There is volume domestically and across the Atlantic and with a very large, 700-plus aircraft fleet, it is easier to manage when allocating much of it in a centralised way - especially when the vast majority of the airline's managers is comfortable and familiar with those markets. Delta is able to extract a rent from its singular dominance domestically and, having been through a lengthy process of developing North Atlantic alliance relationships, eventually succeeding in gaining an anti-trust immunised partnership with them, it is natural to want to extract maximum value from it.
That is a sensibly comfortable - albeit hardly innovative - strategy for the present, but it can hardly be a road map for the future. Those roads are mostly attractive in the rear view mirror. Today they are low growth, at a time when opportunities are fast developing in other areas.
No doubt there are growth opportunities today in many areas that Delta - and others - are missing. As Asia continues to grow and complex visa and other border restrictions are relaxed – China is experiencing strong growth, Taiwan is on visa waiver and Hong Kong may be soon – that demand can be realised.
Establishing a presence in new environments is not an overnight event. And, even more importantly, where management and board room discussions focus on domestic and European markets, it takes time to refocus the strategic attention and understanding necessary to enable sound decision making. Only 16% of Delta's capacity is currently allocated to international operations and, of that, only 18% shows in north Asia - even with the platform established by Northwest Airlines historical routes.

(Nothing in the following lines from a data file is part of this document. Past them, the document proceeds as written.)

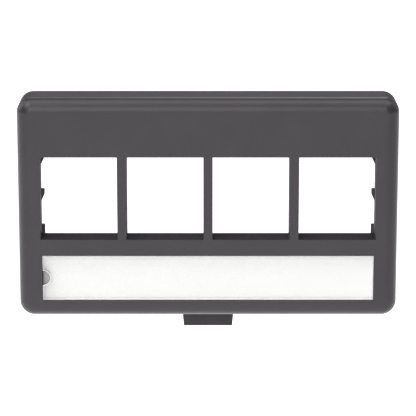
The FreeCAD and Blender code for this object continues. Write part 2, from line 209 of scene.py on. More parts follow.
class ShapeTree(NodeSheet):
    """A geometry tree with named inputs, which makes one piece."""

    def __init__(self, name: str) -> None:
        """Args:
            name: the tree's name.
        """
        super().__init__(bpy.data.node_groups.new(name, "GeometryNodeTree"))
        self.tree.interface.new_socket("Geometry", in_out="OUTPUT",
                                       socket_type="NodeSocketGeometry")
        self.source = self.add("NodeGroupInput")
        self.values: dict[str, float] = {}
        self.materials: list[bpy.types.Material] = []

    def size(self, name: str, value: float, kind: str = "NodeSocketFloat") -> Number:
        """Adds a named input.

        Args:
            name: its name.
            value: its value on the piece.
            kind: its socket type.

        Returns:
            The number that it gives.
        """
        item = self.tree.interface.new_socket(name, in_out="INPUT", socket_type=kind)
        item.default_value = value
        self.values[item.identifier] = value
        return Number(self, self.source.outputs[name], value)

    def sizes(self, measures: object) -> SimpleNamespace:
        """Adds an input for each field of a dataclass of millimetres.

        Args:
            measures: the dataclass. Whole numbers stay as they are.

        Returns:
            The numbers, in metres, under the fields' names.
        """
        numbers = SimpleNamespace()
        for name, value in asdict(measures).items():
            title = name.replace("_", " ").title()
            if isinstance(value, int):
                number = self.size(title, value, "NodeSocketInt")
            else:
                number = self.size(title, value * MM)
            setattr(numbers, name, number)
        return numbers

    def ring_and_place(self, count: int) -> tuple[Number, Number]:
        """Splits a vertex's index into its ring and its place on the ring.

        Args:
            count: vertices on a ring.

        Returns:
            The ring and the place.
        """
        index = Number(self, self.add("GeometryNodeInputIndex").outputs[0], 0.0)
        ring = self.math("FLOOR", (index + 0.5) / float(count))
        return ring, index - ring * float(count)

    def past_first_ring(self, ring: Number, value: Feed, first: Feed) -> Number:
        """A value past a mesh's first ring of vertices, and another on that ring."""
        node = self.add("GeometryNodeSwitch", {"Switch": self.more(ring, 0.5), "False": first,
                                               "True": value}, input_type="FLOAT")
        return Number(self, node.outputs[0], 0.0)

    def placed(self, mesh: bpy.types.NodeSocket, x: Feed, y: Feed,
               z: Feed) -> bpy.types.NodeSocket:
        """Puts every vertex of a mesh at x, y, z.

        Args:
            mesh: the mesh.
            x, y, z: the coordinates, which may follow from the vertex's index.

        Returns:
            The moved mesh.
        """
        return self.add("GeometryNodeSetPosition",
                        {"Geometry": mesh, "Position": self.point(x, y, z)}).outputs[0]

    def prism(self, corners: Sequence[tuple[Feed, Feed]], start: Feed, end: Feed,
              run: Run) -> bpy.types.NodeSocket:
        """Makes a closed prism on a flat outline.

        Args:
            corners: the outline, in Y and Z for a run along X, and in X and Z for one along Y.
            start: where it starts.
            end: where it ends, further along the axis.
            run: the axis.

        Returns:
            Its mesh, with outward faces.
        """
        turned = outline_turn(corners) * (1 if run is Run.X else -1)
        ordered = list(corners) if turned > 0 else list(reversed(corners))
        count = len(ordered)
        mesh = self.add("GeometryNodeMeshCylinder", {"Vertices": count}, fill_type="NGON")
        ring, corner = self.ring_and_place(count)
        outline = self.add("GeometryNodeIndexSwitch", data_type="VECTOR")
        while len(outline.index_switch_items) < count:
            outline.index_switch_items.new()
        self.feed(outline.inputs["Index"], corner)
        for place, (across, up) in enumerate(ordered):
            self.feed(outline.inputs[str(place)], self.point(across, 0.0, up))
        across, _, up = self.axes(outline.outputs[0])
        along = self.past_first_ring(ring, start, end)
        if run is Run.X:
            return self.placed(mesh.outputs["Mesh"], along, across, up)
        return self.placed(mesh.outputs["Mesh"], across, along, up)

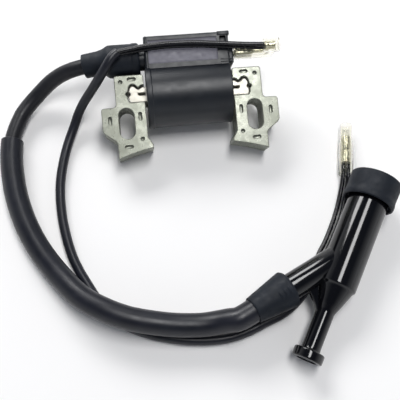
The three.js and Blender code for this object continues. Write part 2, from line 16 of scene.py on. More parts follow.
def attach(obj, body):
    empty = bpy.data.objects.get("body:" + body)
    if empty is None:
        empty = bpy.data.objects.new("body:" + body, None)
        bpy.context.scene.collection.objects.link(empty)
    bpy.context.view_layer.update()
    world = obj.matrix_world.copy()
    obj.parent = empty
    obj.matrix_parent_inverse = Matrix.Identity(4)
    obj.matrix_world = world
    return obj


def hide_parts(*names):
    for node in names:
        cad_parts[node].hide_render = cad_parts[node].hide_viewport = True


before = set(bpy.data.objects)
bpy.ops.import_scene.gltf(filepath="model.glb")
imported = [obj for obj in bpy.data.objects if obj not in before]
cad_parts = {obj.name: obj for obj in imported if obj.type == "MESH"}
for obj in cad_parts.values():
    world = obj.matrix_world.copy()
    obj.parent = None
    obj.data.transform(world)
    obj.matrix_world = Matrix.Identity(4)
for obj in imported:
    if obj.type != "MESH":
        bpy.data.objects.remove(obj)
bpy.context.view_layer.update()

MM = 0.001

# ------------------------------------------------------------------ driving dimensions, mm
SLOT_SPACING = 62.0
SLOT_WIDTH, SLOT_LENGTH, SLOT_Y = 7.4, 14.8, -14.0
STACK = 14.0
LEG_INNER, LEG_OUTER, LEG_TOP, LEG_EAR, LEG_FOOT, LEG_SHOE = 21.5, 35.5, 9.2, 42.7, 36.2, 19.3
POLE_RADIUS, POLE_CORNER_Y = 110.0, -30.8
BAR_HALF = 4.0

BODY_RADIUS, BODY_Y, BODY_HALF = 15.2, -0.8, 20.4
BOX_LEFT, BOX_RIGHT, BOX_LOW, BOX_HIGH, BOX_BOTTOM, BOX_TOP = -19.8, 21.0, 8.0, 26.9, -9.0, 9.0
MOUTH = dict(left=-18.2, right=15.3, low=13.4, high=24.7)
BARREL_WALL, BOX_WALL = 1.6, 1.5
TOWER_Y, TOWER_Z, TOWER_RADIUS, TOWER_LENGTH = 17.8, 1.0, 5.4, 10.5
TOWER_BORE, TOWER_FLOOR_X = 4.1, -24.6
SPADE_Y, SPADE_Z, SPADE_WIDTH = 16.8, 4.6, 6.3

LEAD_DIAMETER = 7.5
CONDUIT_OUTER, CONDUIT_INNER = 10.7, 8.6
SLEEVING_DIAMETER = 4.6
WIRE_DIAMETER = 2.2
WIRE_PITCH = 2.5

KNOB_RADIUS, KNOB_LENGTH, KNOB_RECESS = 7.0, 4.4, 4.6
NECK_RADIUS, NECK_END = 4.3, 23.4
BARREL_RADIUS, BARREL_START, BARREL_END = 9.5, 35.5, 90.0
SOCKET_RADIUS, SOCKET_START, CHANNEL = 7.0, 60.0, 2.9
SEAL_RADIUS, SEAL_START, SEAL_END = 12.4, 79.0, 92.0
ARM_AT, ARM_RADIUS, ARM_SHOULDER, ARM_END, ARM_TIP_RADIUS = 54.0, 6.2, 35.5, 44.0, 5.1
ARM_ANGLE = math.radians(34.4)
BOOT_START, BOOT_END, BOOT_BIG, BOOT_SMALL = 34.5, 54.0, 8.7, 6.3

# the coil leans until its barrel and the tips of its pole shoes touch the surface
DROP_TO_TIP = BODY_Y - POLE_CORNER_Y
LEAN = math.asin(BODY_RADIUS / math.hypot(DROP_TO_TIP, STACK / 2)) - math.atan2(STACK / 2, DROP_TO_TIP)
COIL_AT = Vector((0.0, 1.923, BODY_RADIUS - BODY_Y * math.sin(LEAN)))
COIL = Matrix.Translation(COIL_AT) @ Matrix.Rotation(LEAN, 4, "X")
CAP = Matrix.Translation((38.7, -130.0, KNOB_RADIUS + 0.25)) @ (
    Matrix.Rotation(math.radians(59.4 - 90.0), 4, "Z")
    @ Matrix.Rotation(math.radians(3.7), 4, "X")
    @ Matrix.Rotation(math.radians(10.0), 4, "Y")
)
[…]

Foreign carriers have limitations serving these markets, like high cost bases in Japan; meanwhile Chinese carriers are still navigating through international marketing and experience. There may be time to delay, but unless there is a recognised timeline to move on these opportunities, they and their potential profits are evaporating. And the gap in trans-Pacific traffic volume between US and Asian carriers is narrowing.